== Work to complete ==
Exactly the lines from the start of the data through the line containing "DULLED_BY = 0.07" should be output, with both ends kept and nothing added.

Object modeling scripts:
»»

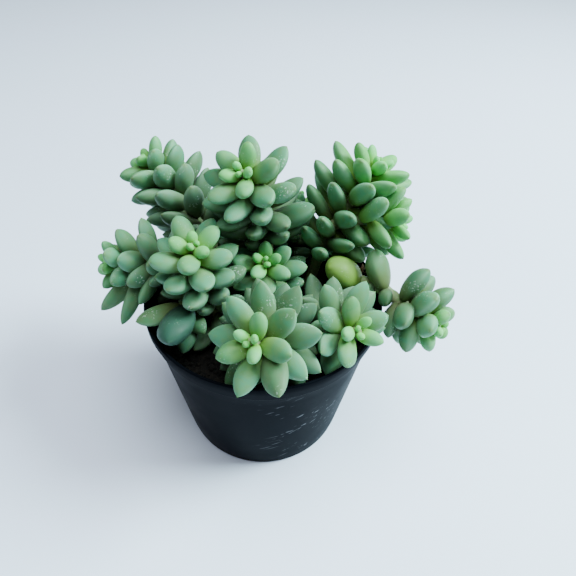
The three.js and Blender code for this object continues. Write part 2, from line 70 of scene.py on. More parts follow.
LEAF_LENGTH = 18.0
LEAF_WIDTH = 7.0
LEAF_THICKNESS = 0.84
LEAF_WIDEST = 0.56
LEAF_BASE = 0.28
TAPER_POWER = 2.1
GOLDEN_ANGLE = 137.508
TURN_SCATTER = 14
TILT_SCATTER = 12
LENGTH_SCATTER = 0.16
WIDTH_SCATTER = 0.10
FIRST_LEAF = 0.6
LEAF_SPACING = 0.55
SPACING_POWER = 1.16
YOUNG_WIDTH = 0.27
YOUNG_LENGTH = 0.13
YOUNG_LEAN = 14
WIDTH_LEAVES = 5
WIDTH_POWER = 1.8
LENGTH_LEAVES = 5.2
LATE_LENGTH_LEAVES = 9
LATE_LENGTH = 0.58
LEAN_LEAVES = 4.5
LEAF_SEAT = 0.55
OLD_RANK = 30

DRAW_FACTOR = 16807
DRAW_PRIME = 2147483647
FIRST_SEED = 1000
SEED_STEP = 77
TINT_SEED = 5000
TINT_SEED_STEP = 31
SINGLE_TINT_SEED = 900
SINGLE_TINT_STEP = 53

YOUNG_BLUNTNESS = 0.54
OLD_BLUNTNESS = 0.61
BLUNTNESS = {"leafy_stem_front": 0.78, "leafy_stem_front_right": 0.76, "leafy_stem_front_left": 0.72,
             "leafy_stem_upper_right": 0.52}
# how fast the leaves of a stem take on their old colour and its painted shade, set per stem to lighten
# or darken whole heads; 1 for the others
AGEING_AND_SHADE = {"leafy_stem_upper_right": 0.4, "leafy_stem_front": 1.2, "leafy_stem_front_right": 1.15}
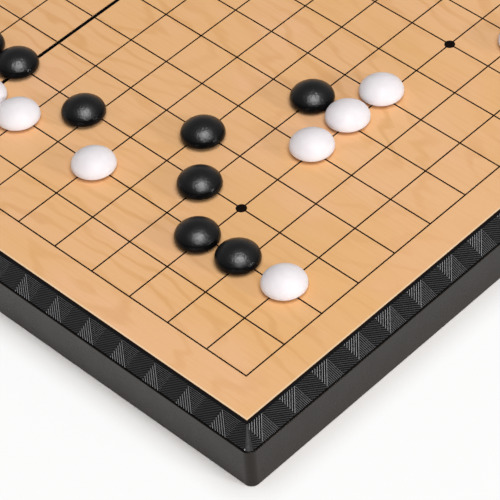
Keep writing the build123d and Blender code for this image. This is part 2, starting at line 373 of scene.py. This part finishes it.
# %% [markdown]
# ## Moulded plastic
#
# The case is moulded in black ABS. A tool that was spark eroded leaves a fine even
# grain, and a polished tool leaves a satin surface. Both are one recipe: a dark body,
# a roughness that wanders a little where hands have been, and a bump as coarse as the
# grain. Only the numbers change from piece to piece. The walls reflect a little warm.

# %% Make the plastics
HANDLED_PATCH = 22.0
GLOSS_PATCH = 9.0
POLISHED_BY = 0.05
DULLED_BY = 0.07


def moulded(name, colour, worn, roughness, grain, depth, gleam=0.5):
    """Moulded plastic with a grain of so many mm, a bump depth in mm and a slightly worn tone."""
    material, tree, shader, place = begin_finish(name, colour, roughness)
    shader.inputs["Specular IOR Level"].default_value = gleam
    handled = between(tree, speckle(tree, place, HANDLED_PATCH, detail=4.0), 0.35, 0.7)
    tree.links.new(blend_colours(tree, handled, colour, worn), shader.inputs["Base Color"])
    patch = speckle(tree, place, GLOSS_PATCH, detail=5.0)
    gloss = between(tree, patch, 0.3, 0.7, roughness - POLISHED_BY, roughness + DULLED_BY)
    tree.links.new(gloss, shader.inputs["Roughness"])
    raise_surface(tree, shader, speckle(tree, place, grain, detail=3.0), depth)
    return material


band_plastic = moulded(
    "spark_eroded_black_abs", "#0b0b0d", "#0f0f12", roughness=0.45, grain=0.30, depth=0.010, gleam=0.2,
)
wall_plastic = moulded(
    "satin_black_abs", "#13100e", "#171412", roughness=0.26, grain=0.25, depth=0.006, gleam=0.28,
)
wall_plastic.node_tree.nodes["Principled BSDF"].inputs["Specular Tint"].default_value = paint("#fff1e4")
tray_plastic = moulded(
    "satin_black_polystyrene", "#1b1b1d", "#242427", roughness=0.48, grain=0.40, depth=0.010,
)
lid_plastic = moulded(
    "leather_grained_black_abs", "#19191b", "#212124", roughness=0.52, grain=1.10, depth=0.060,
)
link_plastic = moulded(
    "black_acetal", "#151516", "#1d1d1f", roughness=0.38, grain=0.35, depth=0.006,
)
for half in HALVES:
    dress(half + "_cover", band_plastic)
    dress(half + "_frame", wall_plastic)
    dress(half + "_storage_tray", tray_plastic)
    dress(half + "_tray_lid", lid_plastic)
dress("hinge_links", link_plastic)
dress("latch_plate", wall_plastic)
print("plastics:", band_plastic.name, wall_plastic.name, tray_plastic.name, lid_plastic.name)

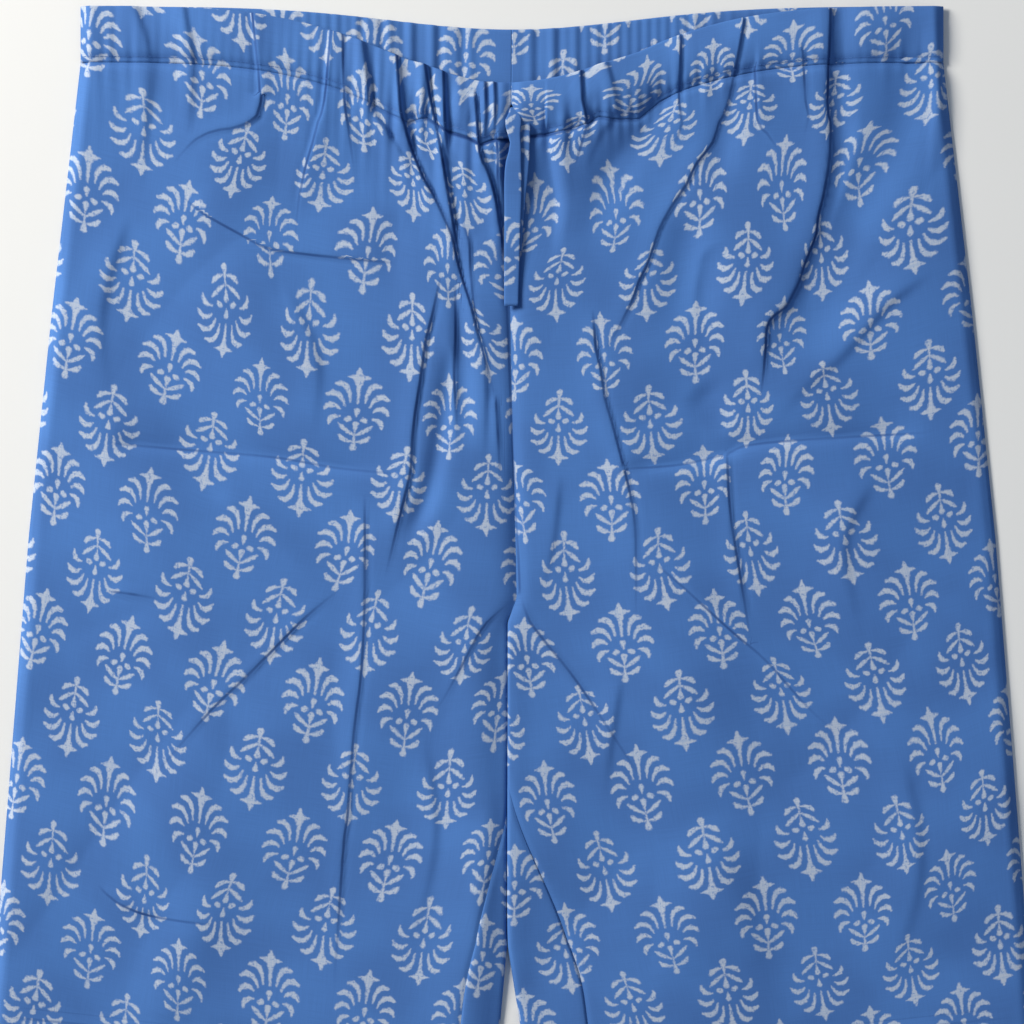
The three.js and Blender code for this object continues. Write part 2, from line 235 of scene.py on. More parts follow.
class FoldField:
    """All the folds of the front, ready to be read at any place."""

    def __init__(self, folds: tuple[Fold, ...]) -> None:
        """Keeps each fold with its smooth line."""
        self.folds = [(fold, fold.dense_line()) for fold in folds]

    def read(self, x: np.ndarray, down: np.ndarray) -> FoldReading:
        """The folds' height at each place, the cloth that they hide and their crease lines, with the
        shade that is painted along them.

        Args:
            x: The places' x.
            down: Their distances down.

        Returns:
            The reading.
        """
        x, down = np.broadcast_arrays(np.asarray(x, float), np.asarray(down, float))
        raised, sunk = np.zeros(x.shape), np.zeros(x.shape)
        shift_x, shift_down = np.zeros(x.shape), np.zeros(x.shape)
        uncreased = np.stack([np.full(x.shape, CREASE_LIMIT), np.zeros(x.shape)], axis=-1)
        creases = tuple(uncreased.copy() for _ in CREASE_MAPS)
        for order, (fold, line) in enumerate(self.folds):
            reach = FOLD_REACH * fold.width
            low, high = line.min(axis=0) - reach, line.max(axis=0) + reach
            if fold.tuck and fold.flank.value[0]:
                low[0], high[0] = min(low[0], 0.0), max(high[0], 0.0)
            near = (x > low[0]) & (x < high[0]) & (down > low[1]) & (down < high[1])
            if not near.any():
                continue
            distance, share, offset = self._nearest(line, np.stack([x[near], down[near]], axis=-1))
            side = offset @ np.array(fold.flank.value)
            rise = 1.0 if fold.starts_full else smooth(share, 0.0, fold.shares[0])
            strength = rise * (1.0 - smooth(share, 1.0 - fold.shares[1], 1.0))
            pressed = LAP_PRESSED if fold.crest is Crest.LAP else 1.0
            change = pressed * fold.height * fold.section(distance, side > 0.0) * strength
            raised[near] = np.maximum(raised[near], change)
            sunk[near] = np.minimum(sunk[near], change)
            # Sharp crests and laps get a crease line of painted shade, whose depth varies along the
            # line.
            if fold.crest is not Crest.ROUND:
                wave = np.sin(share * CREASE_TURNS + CREASE_STEP * order)
                full = min(CREASE_LEAST + CREASE_PER_HEIGHT * abs(fold.height), 1.0)
                marked = full if fold.crest is Crest.LAP else CREASE_SHARP * full
                depth = marked * np.sqrt(strength) * (1.0 - CREASE_VARIES * (1.0 + wave))
                sided = distance * np.where(side > 0.0, 1.0, -1.0)
                self._crease(creases[order % 2], near, sided, depth)
            if fold.tuck and fold.flank.value[0]:
                half = math.copysign(1.0, line[:, 0].mean())
                inner = smooth(-half * offset[:, 0], 0.0, TUCK_RAMP) * (half * x[near] > 0.0)
                grown = smooth(share, 0.0, fold.tuck_rise) if fold.tuck_rise else rise
                ended = 1.0 - smooth(share, TUCK_ENDS, 1.0)
                shift_x[near] -= half * fold.tuck * inner * grown * ended
            elif fold.tuck:
                hidden = 0.5 * fold.tuck * strength * np.sign(side) * np.exp(-distance / TUCK_REACH)
                shift_down[near] += hidden * fold.flank.value[1]
        return FoldReading(raised + sunk, shift_x, shift_down, creases)

    @staticmethod
    def _crease(crease: np.ndarray, near: np.ndarray, distance: np.ndarray, depth: np.ndarray) -> None:
        """Writes one fold's crease line and the depth of its painted shade into a map, where no other
        line of the map is closer.
        """
        known = crease[near]
        closer = np.abs(distance) < np.abs(known[:, 0])
        fade = 1.0 - smooth(np.abs(distance), CREASE_FROM, CREASE_TO)
        known[closer, 0] = distance[closer]
        known[closer, 1] = (depth * fade)[closer]
        crease[near] = known

    @staticmethod
    def _nearest(line: np.ndarray, place: np.ndarray) -> tuple[np.ndarray, np.ndarray, np.ndarray]:
        """The distance to a line, the share along it, and the way from it, for each place."""
        runs = np.diff(line, axis=0)
        lengths = np.maximum(np.linalg.norm(runs, axis=1), LEAST_RUN)
        starts = np.concatenate([[0.0], np.cumsum(lengths)])
        best = np.full(len(place), FAR)
        share = np.zeros(len(place))
        offset = np.zeros_like(place)
        for start, run, length, so_far in zip(line, runs, lengths, starts):
            t = np.clip(((place - start) @ run) / length**2, 0.0, 1.0)
            away = place - (start + t[:, None] * run)
            distance = np.linalg.norm(away, axis=1)
            closer = distance < best
            best[closer] = distance[closer]
            share[closer] = ((so_far + t * length) / starts[-1])[closer]
            offset[closer] = away[closer]
        return best, share, offset


OUTLINE = (
    OutlineRow(85.5, 35.5, 0, 280),
    OutlineRow(245, 200, 0, 299),
    OutlineRow(384, 345, 0, 314),
    OutlineRow(610, 573, 0, 332),
    OutlineRow(690, 654, 10, 338),
    OutlineRow(790, 754, 32, 345),
    OutlineRow(LENGTH, 995, 84, 357),
)
BACK_WAIST_DOWN = 50.3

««

== Answer to this exercise ==
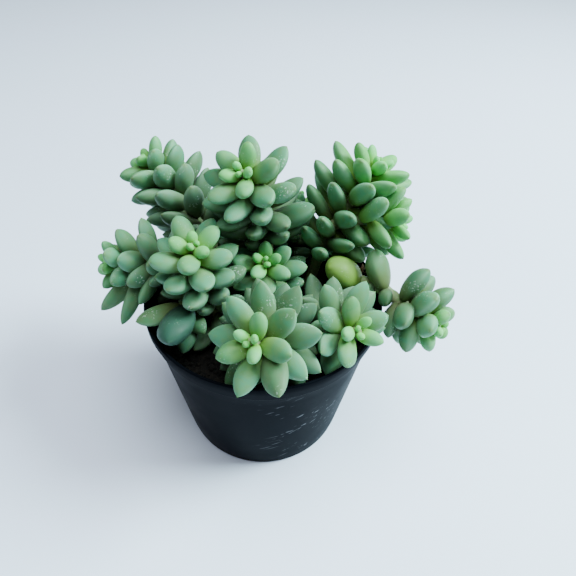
The three.js and Blender code for this object continues. Write part 2, from line 70 of scene.py on. More parts follow.
LEAF_LENGTH = 18.0
LEAF_WIDTH = 7.0
LEAF_THICKNESS = 0.84
LEAF_WIDEST = 0.56
LEAF_BASE = 0.28
TAPER_POWER = 2.1
GOLDEN_ANGLE = 137.508
TURN_SCATTER = 14
TILT_SCATTER = 12
LENGTH_SCATTER = 0.16
WIDTH_SCATTER = 0.10
FIRST_LEAF = 0.6
LEAF_SPACING = 0.55
SPACING_POWER = 1.16
YOUNG_WIDTH = 0.27
YOUNG_LENGTH = 0.13
YOUNG_LEAN = 14
WIDTH_LEAVES = 5
WIDTH_POWER = 1.8
LENGTH_LEAVES = 5.2
LATE_LENGTH_LEAVES = 9
LATE_LENGTH = 0.58
LEAN_LEAVES = 4.5
LEAF_SEAT = 0.55
OLD_RANK = 30

DRAW_FACTOR = 16807
DRAW_PRIME = 2147483647
FIRST_SEED = 1000
SEED_STEP = 77
TINT_SEED = 5000
TINT_SEED_STEP = 31
SINGLE_TINT_SEED = 900
SINGLE_TINT_STEP = 53

YOUNG_BLUNTNESS = 0.54
OLD_BLUNTNESS = 0.61
BLUNTNESS = {"leafy_stem_front": 0.78, "leafy_stem_front_right": 0.76, "leafy_stem_front_left": 0.72,
             "leafy_stem_upper_right": 0.52}
# how fast the leaves of a stem take on their old colour and its painted shade, set per stem to lighten
# or darken whole heads; 1 for the others
AGEING_AND_SHADE = {"leafy_stem_upper_right": 0.4, "leafy_stem_front": 1.2, "leafy_stem_front_right": 1.15}
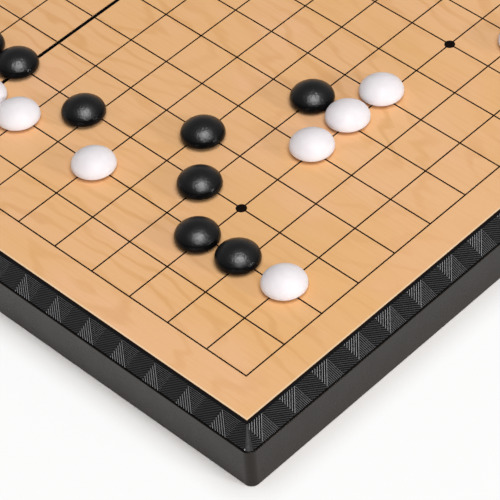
Keep writing the build123d and Blender code for this image. This is part 2, starting at line 373 of scene.py. This part finishes it.
# %% [markdown]
# ## Moulded plastic
#
# The case is moulded in black ABS. A tool that was spark eroded leaves a fine even
# grain, and a polished tool leaves a satin surface. Both are one recipe: a dark body,
# a roughness that wanders a little where hands have been, and a bump as coarse as the
# grain. Only the numbers change from piece to piece. The walls reflect a little warm.

# %% Make the plastics
HANDLED_PATCH = 22.0
GLOSS_PATCH = 9.0
POLISHED_BY = 0.05
DULLED_BY = 0.07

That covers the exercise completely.